A top adviser to Joe Biden has refused to say whether the US is comfortable with the way the Australian government handled talks with France ahead of the unveiling of the new Aukus submarines deal.
Jake Sullivan, the US president’s national security adviser, said there was no point dwelling on the “challenges” surrounding the announcement of the new security partnership between the US, the UK and Australia, saying that “will be interesting for the historians to do at some point”.
Sullivan also said on Thursday the Biden administration would engage in “stiff competition” with China but there was no reason that had to “turn into conflict or confrontation”.
Addressing a webinar hosted by the Sydney-based Lowy Institute, Sullivan said the Biden administration had agreed to share sensitive nuclear submarine technology with Australia to send a signal to allies that “if you bet with us, we will bet with you”.
France said in September it had been “stabbed in the back” by its friends and allies over the cancellation of Australia’s previous $90bn deal for French conventionally powered submarines in favour of the so-called Aukus partnership.
In an attempt to mend ties, Biden told the French president, Emmanuel Macron, in Rome late last month that Aukus was handled clumsily and that he thought France had been informed earlier about the cancellation of the Australian submarine contract.
It was unclear whether Biden was talking about the Australian government or his own staff or both.
Sullivan was asked by the Lowy Institute executive director Michael Fullilove whether the Biden administration was comfortable with the way that Canberra had handled the Aukus announcement.
He replied that he would “dodge” the question because “there’s no profit in revisiting how we got to where we are”.
Sullivan acknowledged “that we have had to go through some challenges in dealing with the rollout” and the US had therefore sought to “engage intensively diplomatically with the French”.
He said the US had put forward “a very strong and meaningful and substantive plan of action with the French on a range of issues, including relating to the Indo-Pacific” and it was time to get “digging in on the real work of Aukus”.
“Where I sit today, the good news lies ahead, and we are going to redeem the vision our leaders laid out and it’s going to be an incredibly positive thing for our countries,” Sullivan said.
“Going back through all the ins and outs of this will be interesting for the historians to do at some point, but as national security adviser I’ve got to keep sort of my eyes firmly fixed on the present and future.”
Under the Aukus security partnership, announced in mid-September with much fanfare, the US, the UK and Australia will work together on issues including cyber capabilities, artificial intelligence, quantum technologies, and undersea capabilities.
The first project is an 18-month joint study to find “the optimal pathway to deliver at least eight nuclear-powered submarines for Australia”.
Apart from the immediate concerns about the diplomatic fallout with France, observers and politicians in Australia have raised concerns about Australia facing a “capability gap”, given the first submarines are not likely to be in the water until about 2040.
The former Australian prime minister Paul Keating said on Wednesday the plan was “like throwing a handful of toothpicks at the mountain”.
Sullivan said three countries were “deeply committed now to doing the actual work to make this happen in a way that delivers on the vision that our leaders laid out when they did the virtual event together back in September”.
He said the US had agreed to share nuclear propulsion technology with Australia – more than 60 years after it shared it with the UK – to boost “our collective, combined capacity to produce greater stability, security and deterrence in the Indo-Pacific region”.
“It’s about a statement of putting your money where your mouth is, when it comes to the rhetoric around alliances.”
In broader remarks, Sullivan attempted to allay concerns about the Biden administration’s approach amid increasing tensions with China.
He said the US would “compete vigorously” with China in a number of areas, including economics and technology, and would “stand up for our values”.
But he said the US understood the need to “responsibly and collectively” manage the relationship.
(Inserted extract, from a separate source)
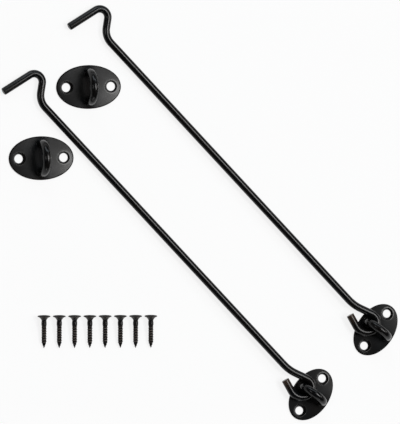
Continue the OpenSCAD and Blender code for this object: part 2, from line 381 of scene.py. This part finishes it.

China and the US announced on Wednesday a surprise plan to work together on cutting greenhouse gas emissions.
“All of this talk of the United States and China going into a new cold war, or that we’re on our way to conflict, or the Thucydides Trap – we have the choice not to do that,” Sullivan said.
Years after the Trump administration pulled the US out of what was then called the Trans-Pacific Partnership trade deal, Sullivan said the Biden administration wanted to develop “a full, robust, attractive economic agenda to go along with our security and geopolitical agenda in the Indo-Pacific”.
Sullivan said that strategy would address the kinds of modern challenges that Covid-19 exposed, “whether it’s in the realm of supply chains, or the intersection of climate and trade, or digital, or investment screening and export controls, across a number of areas that have not traditionally been part of trade agreements”.
He said the US wanted to get “a whole bunch of countries aligned around that” vision. The US trade representative, Katherine Tai, and the US commerce secretary, Gina Raimondo, would visit Australia, New Zealand, south-east Asia and north-east Asia in the weeks ahead.